[DATA EXTRACT]:
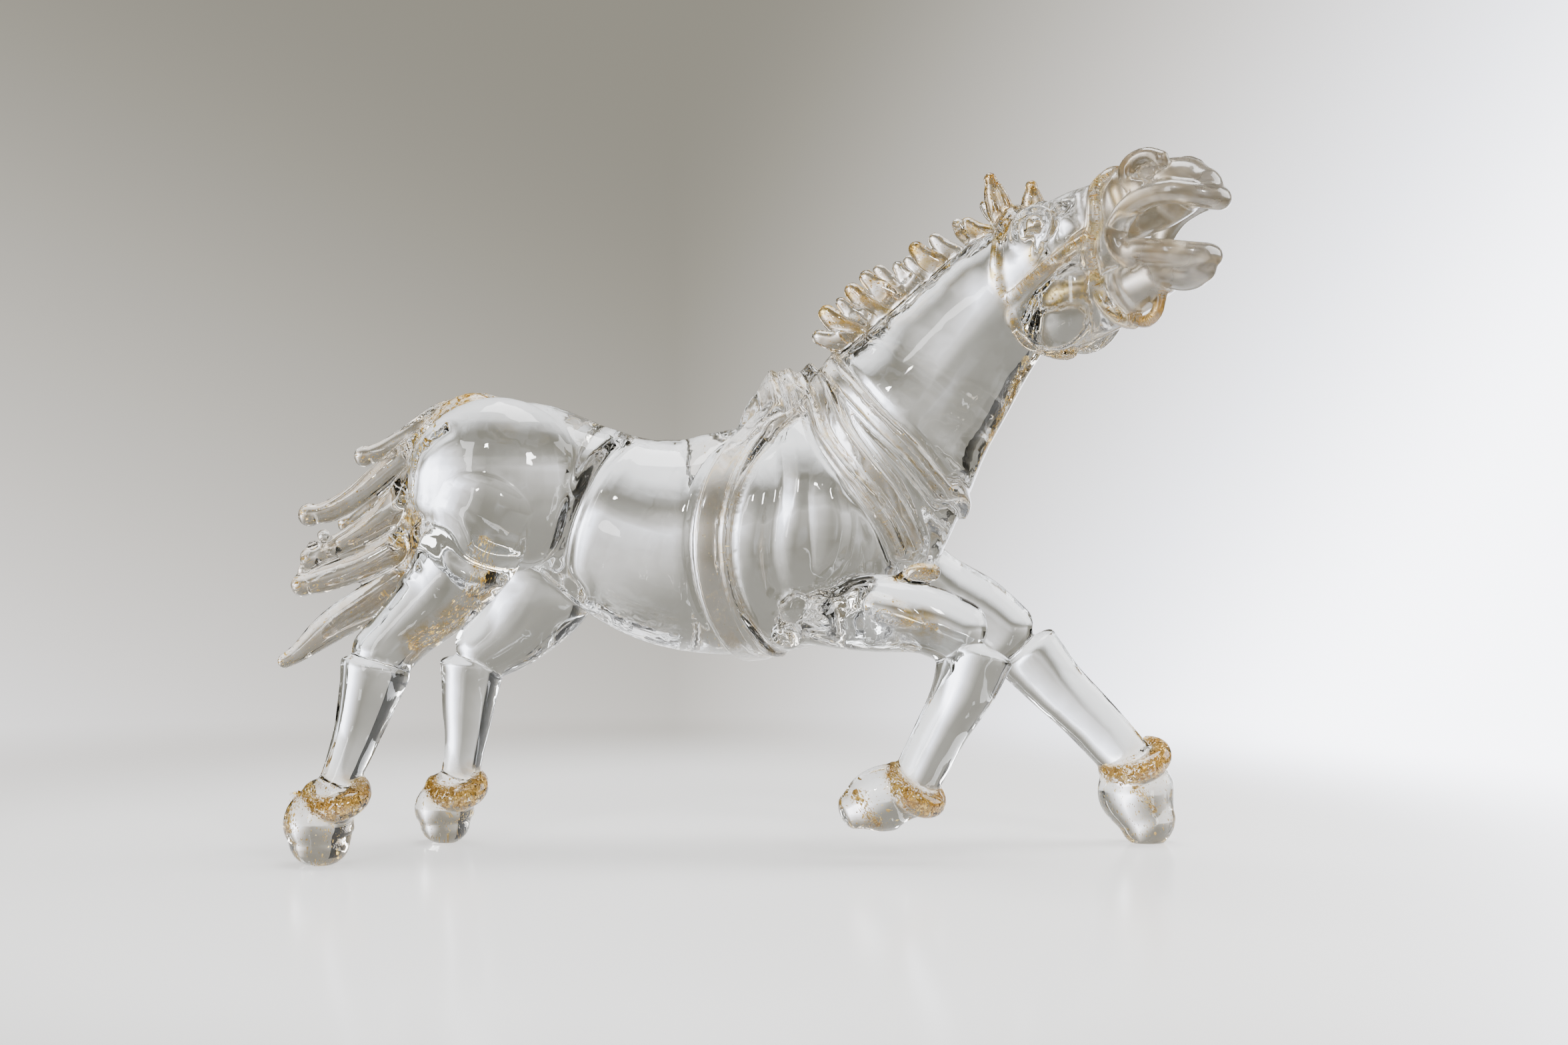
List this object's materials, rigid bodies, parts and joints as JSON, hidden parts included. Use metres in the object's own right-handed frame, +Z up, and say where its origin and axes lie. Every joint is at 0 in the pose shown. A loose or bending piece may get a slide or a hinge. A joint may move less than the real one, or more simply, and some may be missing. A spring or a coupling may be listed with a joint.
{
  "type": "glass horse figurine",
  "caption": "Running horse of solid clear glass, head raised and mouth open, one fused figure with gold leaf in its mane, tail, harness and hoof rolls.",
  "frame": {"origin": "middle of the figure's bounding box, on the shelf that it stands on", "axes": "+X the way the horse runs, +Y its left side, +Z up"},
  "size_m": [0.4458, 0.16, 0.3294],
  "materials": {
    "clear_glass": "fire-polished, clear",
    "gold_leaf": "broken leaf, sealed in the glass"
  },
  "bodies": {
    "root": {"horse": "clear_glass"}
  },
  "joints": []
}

[DO THIS]:
Restate the data above word for word, please.

[OUTPUT FOR THIS TASK]:
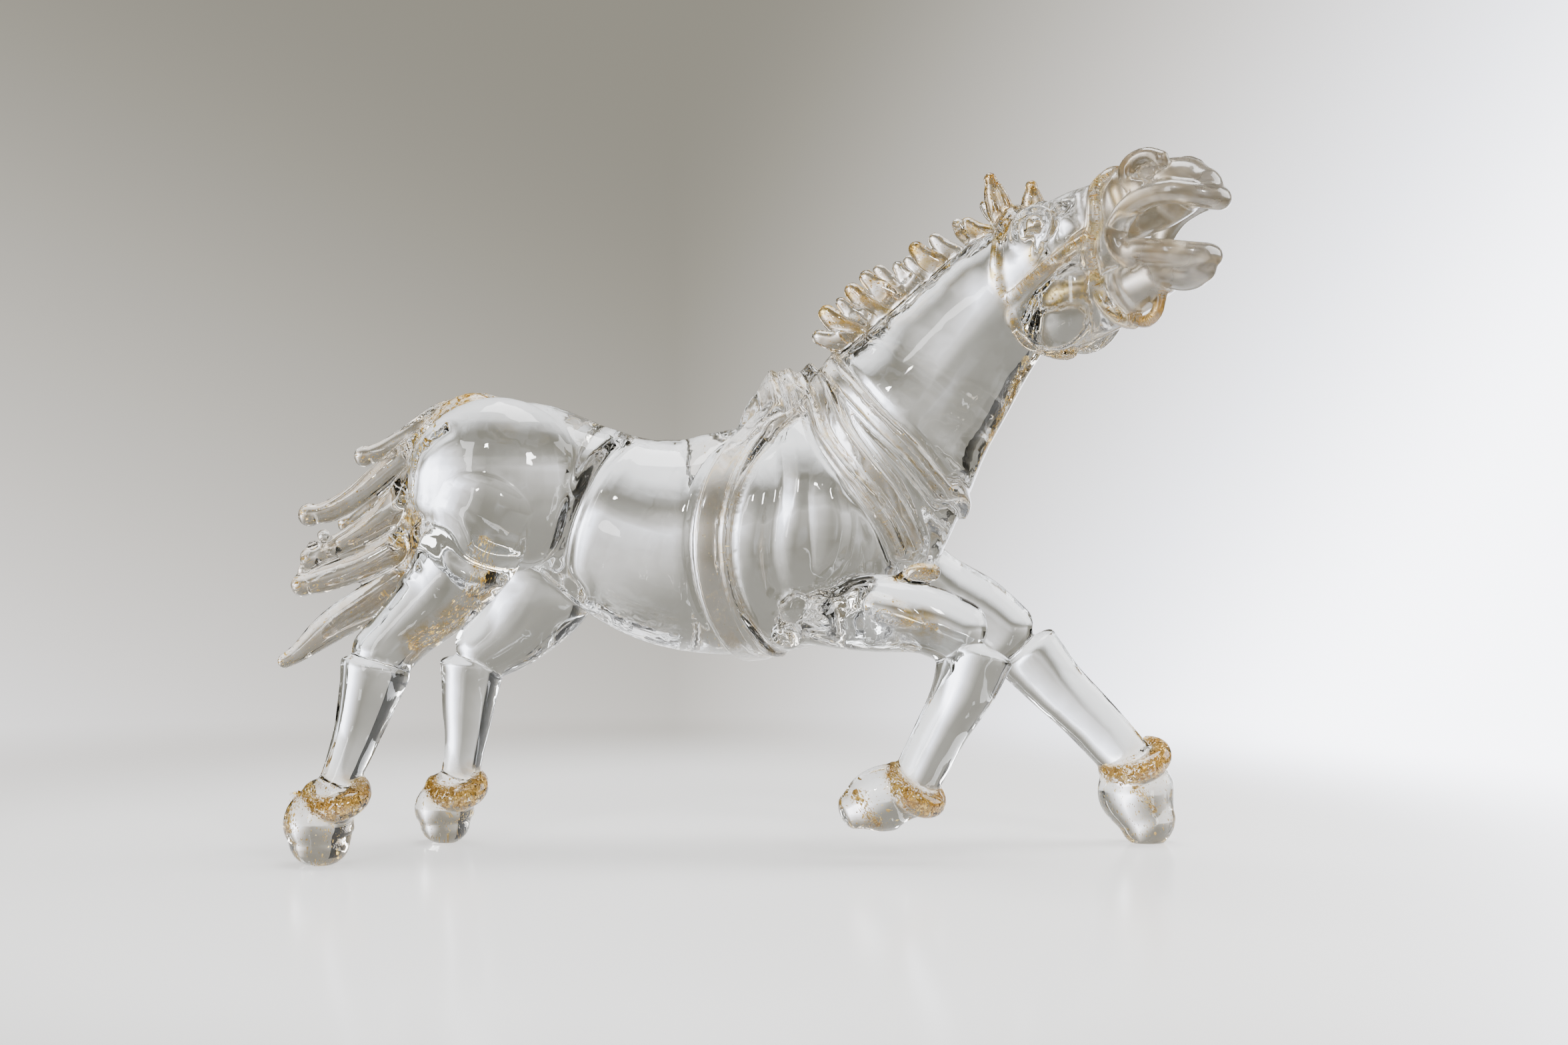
List this object's materials, rigid bodies, parts and joints as JSON, hidden parts included. Use metres in the object's own right-handed frame, +Z up, and say where its origin and axes lie. Every joint is at 0 in the pose shown. A loose or bending piece may get a slide or a hinge. A joint may move less than the real one, or more simply, and some may be missing. A spring or a coupling may be listed with a joint.
{
  "type": "glass horse figurine",
  "caption": "Running horse of solid clear glass, head raised and mouth open, one fused figure with gold leaf in its mane, tail, harness and hoof rolls.",
  "frame": {"origin": "middle of the figure's bounding box, on the shelf that it stands on", "axes": "+X the way the horse runs, +Y its left side, +Z up"},
  "size_m": [0.4458, 0.16, 0.3294],
  "materials": {
    "clear_glass": "fire-polished, clear",
    "gold_leaf": "broken leaf, sealed in the glass"
  },
  "bodies": {
    "root": {"horse": "clear_glass"}
  },
  "joints": []
}